During a recent segment on Jake Tapper’s CNN show, the network’s favorite ‘fact checker’ Daniel Dale, defended George Soros from claims that he has helped to fund the campus protests and that he helped Alvin Bragg and other prosecutors to get elected.
According to Dale, Soros is a ‘frequent target of antisemitic conspiracy theories.’
This is typical of the left. They won’t stand up for Jewish students being harassed on college campuses, but any criticism of George Soros is met with accusations of antisemitism.
NewsBusters provides a transcript:
JAKE TAPPER: Let’s bring in CNN’s Daniel Dale, who fact-checks what we just heard from Donald Trump. He started off criticizing the case, what happened on the case. Daniel, then he turned to protests on college campuses, then he turned to inflation then back to the case. What’s — what caught your notice?
DANIEL DALE: There was a lot there. Some of it was subjective opinion. I won’t try to fact-check, but a few things to fact check. One, he claimed again that he’s leading in all the polls. No, he’s slightly leading in national polling averages, but he’s trailing in a good number of polls, especially those that have come out in the last week or so. There are at least a few.
He refers frequently to Manhattan District Attorney Alvin Bragg, the prosecutor behind this case, as a Soros-backed district attorney. Now, I’d say there’s some arguable basis for that, but I think it’s important to clarify the facts.
So, Mr. Soros, who’s a liberal billionaire philanthropist, also a frequent target of anti-Semitic conspiracy theories, did not make any direct contributions to Mr.

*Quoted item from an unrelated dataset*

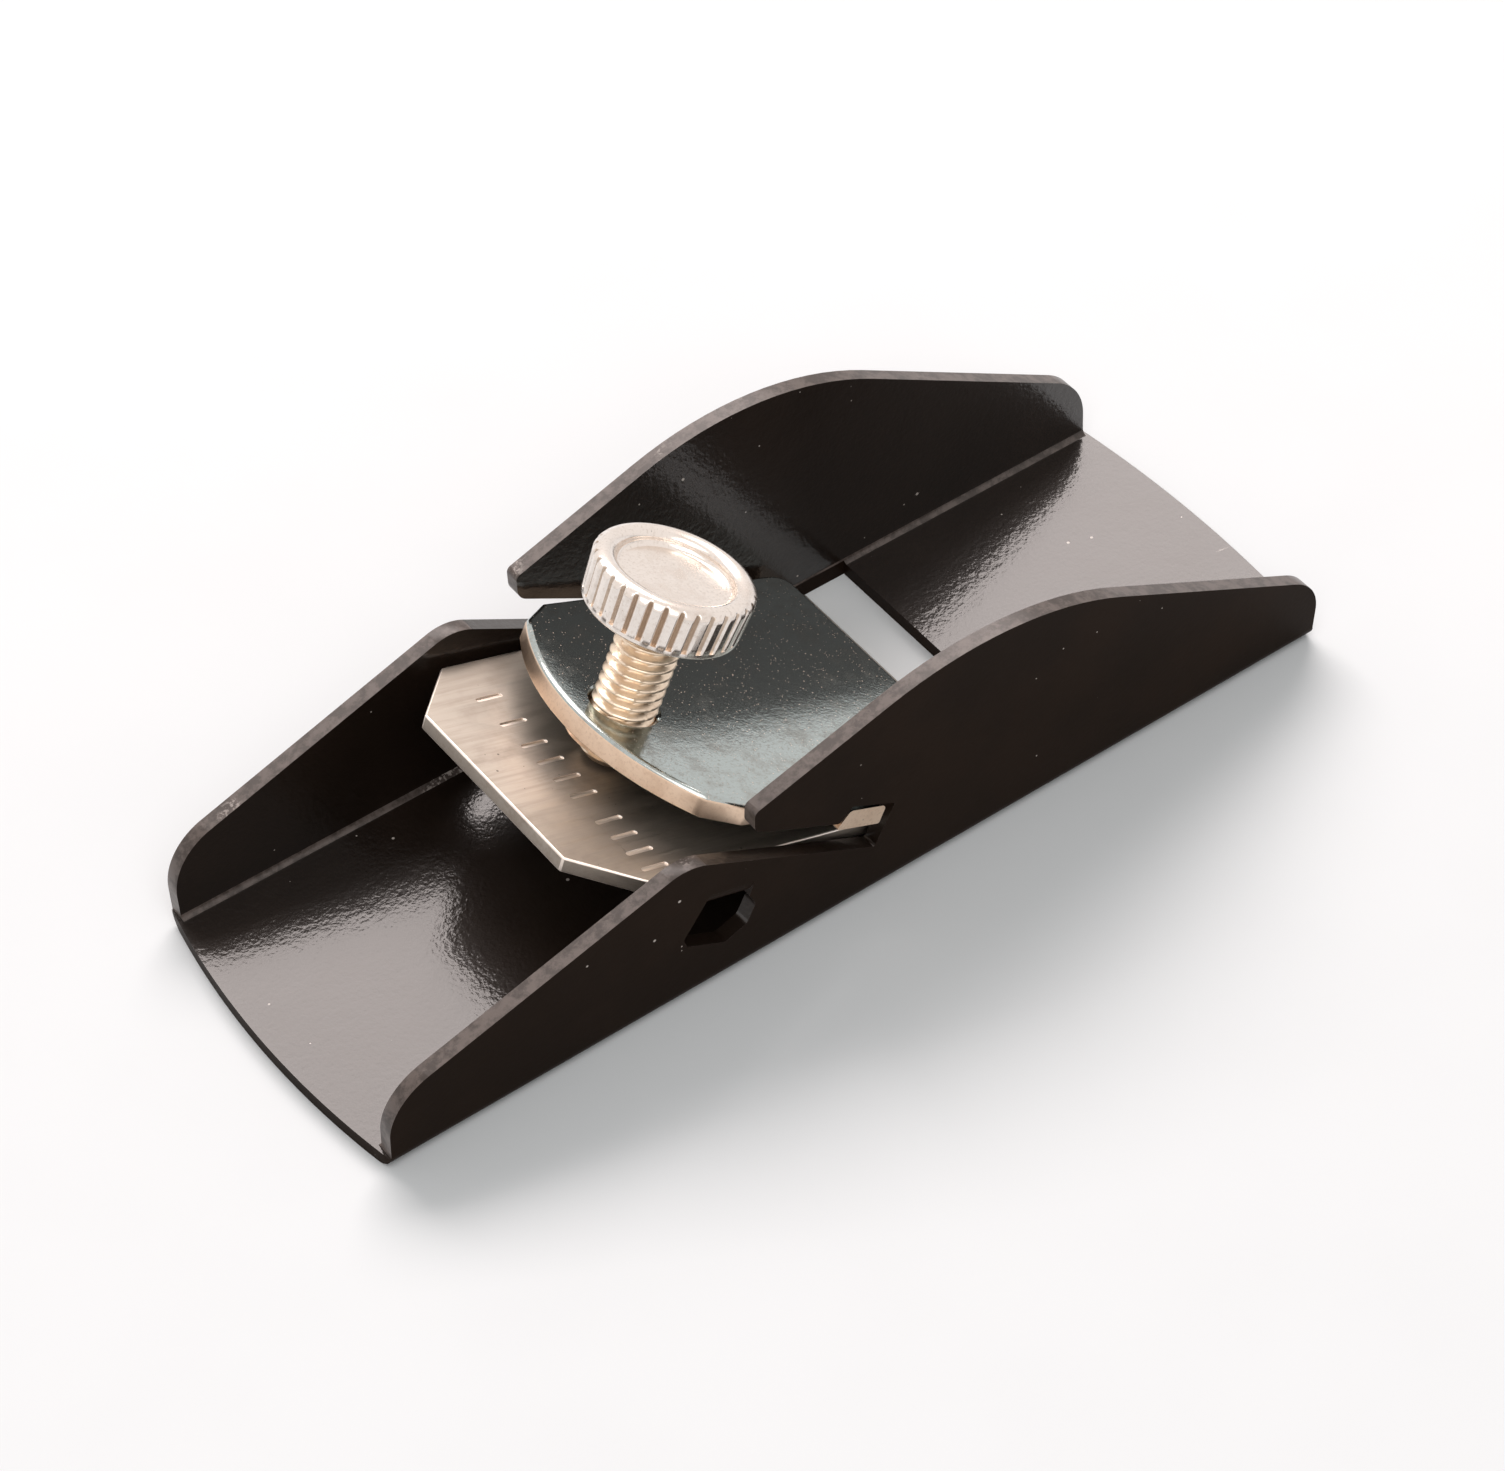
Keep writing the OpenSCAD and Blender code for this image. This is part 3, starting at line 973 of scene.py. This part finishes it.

Bragg’s election campaign.
Here’s the video:
With all the rampant anti-Semitism on college campuses, CNN’s resident fact-checker Daniel Dale wants you to know that George Soros is “a frequent target of anti-Semitic conspiracy theories” and the idea he supports Alvin Bragg is “at best a one-step removed relationship” pic.twitter.com/6BfdvVYtt9
— Alex Christy (@alexchristy17) May 8, 2024
CNN is such a joke. Even their ‘fact checks’ are biased.